The truth is, being a father and a CEO at the same time is not easy. However, whether you are raising your kids at home or leading your team at your place of work, the common denominator is you and your ability to lead. Leadership is not just leading others towards an agreed upon goal, but it is also about creating an environment that is healthy and emotionally safe. That means in both the home and work environments, promoting independence as well as providing the structure within that independence so that everyone can thrive. To maintain this healthy dynamic, it is important to address these five unhealthy behaviours head on.
This person is overly concerned with what other people think about them and will often overextend themselves and burn out. The enmeshed individual will often have low self-esteem and will constantly seek out validation from their immediate environment. The solution, encourage the individual by having them share more about their personal beliefs and opinions, as well as having them take on more leadership roles. These activities will promote their independence and will naturally teach them to set better boundaries with other people.
This individual is only concerned with their own personal well-being and will constantly avoid and not get involved in any shared activities. This person is continuously mentally and emotionally checked out and is often critical of those who seek to belong and establish healthy relationships. The answer, identify and discuss how they can be their own individual and yet still be included in the work or family dynamic all at the same time. This requires the individual to expand more mentally and emotionally and to see the value that they hold, especially within the communal setting. This will open them up to that part of themselves that desires to connect with others.
This person when they have an issue with another person, will include another person or more because of their inability to control their own emotions. And so, what was a two-person problem now becomes a three-person problem or more because this individual cannot deal with problems head on. This person is the gossiper and the backstabber in the work or home setting. This behaviour type is the most dangerous because of their desire to manipulate others and to cause constant chaos. The resolution, set boundaries with this individual and when gathering information from them, make sure that they take accountability for their actions and contribution to any problem that is taking place. By setting boundaries with them, you are teaching them to regulate their own emotions better.

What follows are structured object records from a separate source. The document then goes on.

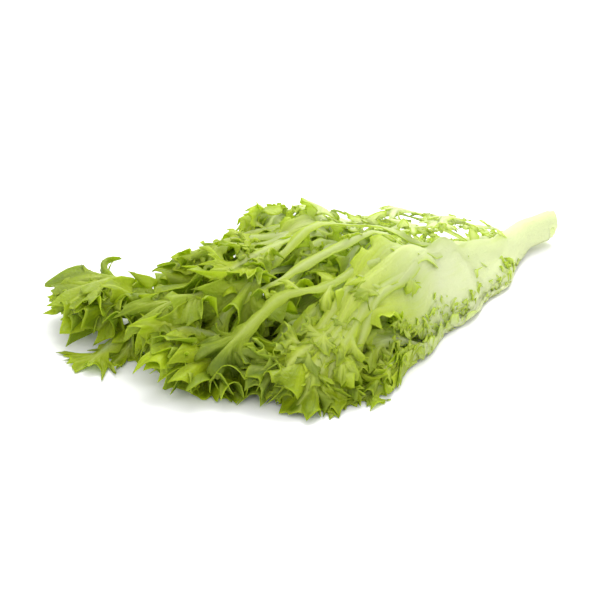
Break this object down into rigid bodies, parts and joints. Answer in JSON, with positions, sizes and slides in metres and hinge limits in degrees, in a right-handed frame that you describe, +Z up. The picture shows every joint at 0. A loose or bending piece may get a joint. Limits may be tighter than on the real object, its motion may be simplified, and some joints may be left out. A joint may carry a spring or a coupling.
{
  "type": "head of frilly lettuce",
  "caption": "Loose head of frilly green lettuce lying on its side, with toothed, curled leaves fanning out from a pale cut stem.",
  "frame": {"origin": "on the surface it lies on, under the middle of its outline", "axes": "+X along the head from the leaf tips to the cut butt, +Z up, +Y towards the side of the left leaf and the back leaf"},
  "size_m": [0.2646, 0.1754, 0.06],
  "materials": {
    "leaf_green": "fresh leaf blade, satin and slightly translucent, pale at the ribs",
    "butt_cream": "cut stem, moist and matte"
  },
  "bodies": {
    "root": {"stem_butt": "butt_cream", "under_leaf": "leaf_green", "left_leaf": "leaf_green", "side_leaf": "leaf_green", "middle_leaf": "leaf_green", "heart_leaf": "leaf_green", "back_leaf": "leaf_green", "front_leaf": "leaf_green", "crest_leaf": "leaf_green"}
  },
  "joints": []
}
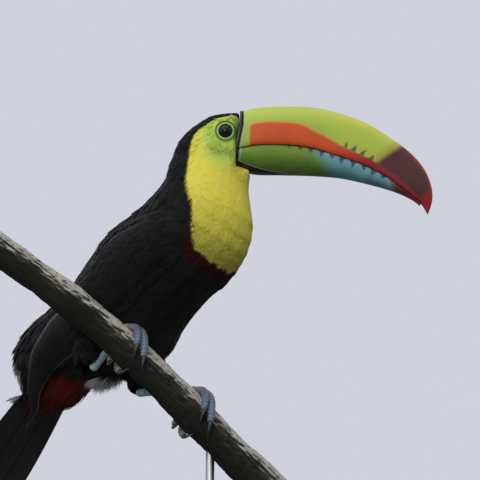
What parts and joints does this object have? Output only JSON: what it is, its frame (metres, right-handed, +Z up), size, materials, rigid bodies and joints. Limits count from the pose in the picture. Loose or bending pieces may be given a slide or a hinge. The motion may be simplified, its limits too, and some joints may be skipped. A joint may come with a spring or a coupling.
{
  "type": "bird display model",
  "caption": "Life-size still model of a keel-billed toucan gripping a sloping cut branch, on a round base with a short rod.",
  "frame": {"origin": "middle of the underside of the round stand base", "axes": "+X the way the bill points, -Y the side that the bird's right flank and the camera are on, +Z up"},
  "size_m": [0.3668, 0.2676, 0.3517],
  "materials": {
    "black_feathers": "soft matt vanes with a faint grey sheen",
    "yellow_feathers": "soft matt, fine and close",
    "red_feathers": "soft matt, loose downy ends",
    "white_feathers": "soft matt down",
    "face_skin": "bare, finely wrinkled, slightly moist",
    "bill_horn": "smooth satin horn with marked edges",
    "eye": "wet gloss",
    "leg_scales": "overlapping smooth scutes",
    "claw_horn": "smooth satin horn",
    "bark": "rough weathered bark with pale lichen",
    "base_wood": "dark stained, satin varnish",
    "rod_steel": "fine brushed"
  },
  "bodies": {
    "root": {"bill_upper": "bill_horn", "bill_lower": "bill_horn", "head": "yellow_feathers", "neck": "yellow_feathers", "trunk": "black_feathers", "tail": "black_feathers", "wing_right": "black_feathers", "wing_left": "black_feathers", "eye_right": "eye", "eye_left": "eye", "perch": "bark", "foot_right": "leg_scales", "claw_right_1": "claw_horn", "claw_right_2": "claw_horn", "claw_right_3": "claw_horn", "claw_right_4": "claw_horn", "tarsus_right": "leg_scales", "thigh_right": "black_feathers", "foot_left": "leg_scales", "claw_left_1": "claw_horn", "claw_left_2": "claw_horn", "claw_left_3": "claw_horn", "claw_left_4": "claw_horn", "tarsus_left": "leg_scales", "thigh_left": "black_feathers", "stand_base": "base_wood", "stand_rod": "rod_steel"}
  },
  "joints": []
}
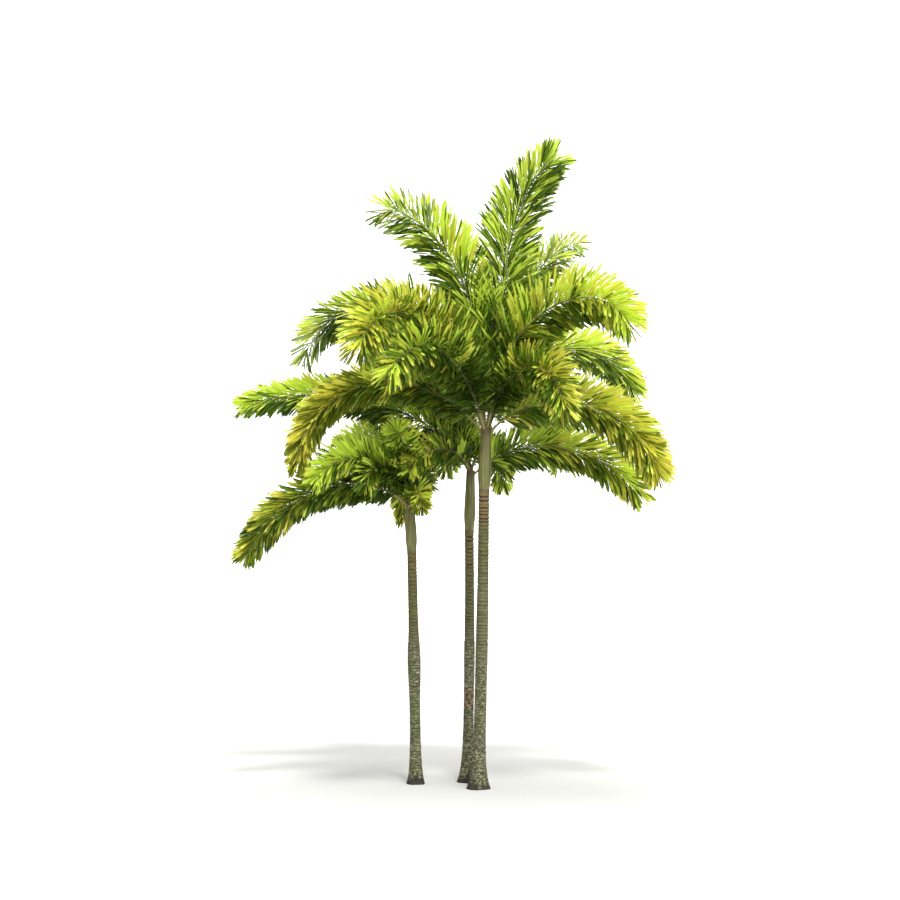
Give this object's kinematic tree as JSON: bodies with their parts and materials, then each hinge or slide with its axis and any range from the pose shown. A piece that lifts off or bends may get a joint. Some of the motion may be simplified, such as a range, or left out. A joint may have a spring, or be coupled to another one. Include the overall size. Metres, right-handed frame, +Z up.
{
  "type": "foxtail palm clump",
  "caption": "Clump of foxtail palms on slender ringed trunks, with green crownshafts and arching bushy fronds.",
  "frame": {"origin": "centre of the tall stem's flat cut at ground level", "axes": "+Z up, +X to the right and +Y away as the clump is seen from its front"},
  "size_m": [4.5069, 4.0475, 6.4442],
  "materials": {
    "trunk": "weathered grey-green bark with close leaf-scar rings and pale lichen",
    "crownshaft": "smooth waxy olive-green leaf sheath",
    "frond": "matt lime-green leaflets on a pale green rib"
  },
  "bodies": {
    "root": {"tall_trunk": "trunk", "tall_crownshaft": "crownshaft", "middle_trunk": "trunk", "middle_crownshaft": "crownshaft", "short_trunk": "trunk", "short_crownshaft": "crownshaft", "tall_frond_01_base": "frond", "tall_frond_01_tip": "frond", "tall_frond_02_base": "frond", "tall_frond_02_tip": "frond", "tall_frond_03_base": "frond", "tall_frond_03_tip": "frond", "tall_frond_04_base": "frond", "tall_frond_04_tip": "frond", "tall_frond_05_base": "frond", "tall_frond_05_tip": "frond", "tall_frond_06_base": "frond", "tall_frond_06_tip": "frond", "tall_frond_07_base": "frond", "tall_frond_07_tip": "frond", "tall_frond_08_base": "frond", "tall_frond_08_tip": "frond", "tall_frond_09_base": "frond", "tall_frond_09_tip": "frond", "tall_frond_10_base": "frond", "tall_frond_10_tip": "frond", "tall_frond_11_base": "frond", "tall_frond_11_tip": "frond", "tall_frond_12_base": "frond", "tall_frond_12_tip": "frond", "tall_frond_13_base": "frond", "tall_frond_13_tip": "frond", "middle_frond_01_base": "frond", "middle_frond_01_tip": "frond", "middle_frond_02_base": "frond", "middle_frond_02_tip": "frond", "middle_frond_03_base": "frond", "middle_frond_03_tip": "frond", "middle_frond_04_base": "frond", "middle_frond_04_tip": "frond", "middle_frond_05_base": "frond", "middle_frond_05_tip": "frond", "middle_frond_06_base": "frond", "middle_frond_06_tip": "frond", "short_frond_01_base": "frond", "short_frond_01_tip": "frond", "short_frond_02_base": "frond", "short_frond_02_tip": "frond", "short_frond_03_base": "frond", "short_frond_03_tip": "frond", "short_frond_04_base": "frond", "short_frond_04_tip": "frond", "short_frond_05_base": "frond", "short_frond_05_tip": "frond", "short_frond_06_base": "frond", "short_frond_06_tip": "frond", "short_frond_07_base": "frond", "short_frond_07_tip": "frond", "short_frond_08_base": "frond", "short_frond_08_tip": "frond"}
  },
  "joints": []
}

This individual has a ‘do as I say and not as I do’ attitude about everything. They will constantly critique, criticise and tell people how things should get done and yet when it comes to their own abilities, they fall short of their own standards. This person will perform about average in everything that they do but will talk as if they do everything well. The action plan, simply be honest about their level of work and directly tell them “Less talk more action.” It would also be helpful to explain how they are projecting their own problems onto others. When they are criticising another, they are just indirectly talking about how truly unworthy they really feel about themselves on the inside.
This person will constantly go on the attack and be very aggressive and hostile with another individual, and yet when they are confronted, will act victimised and helpless. They will be dichotomous in their thinking meaning be black or white and all or nothing in their processing. And there is very little nuanced emotions experienced by this individual other than going from hostility to helplessness. The fix, have this person understand that they need to let go of trying to be seen as perfect. It is taking it further by sharing that actually no one sees you that way anyway. This does not mean that they are not worthy, but that the actual sign of self-worth is being willing to own your mistakes. The truth is no one is perfect, but we all have value. If this person can transition from the image that they are trying to hold of themselves to actually being the perfectly imperfect person that they are, positive change can occur.
In closing, being a father and a CEO are great responsibilities separately but trying to manage both in your life is a truly extraordinary. My hats off to all of you!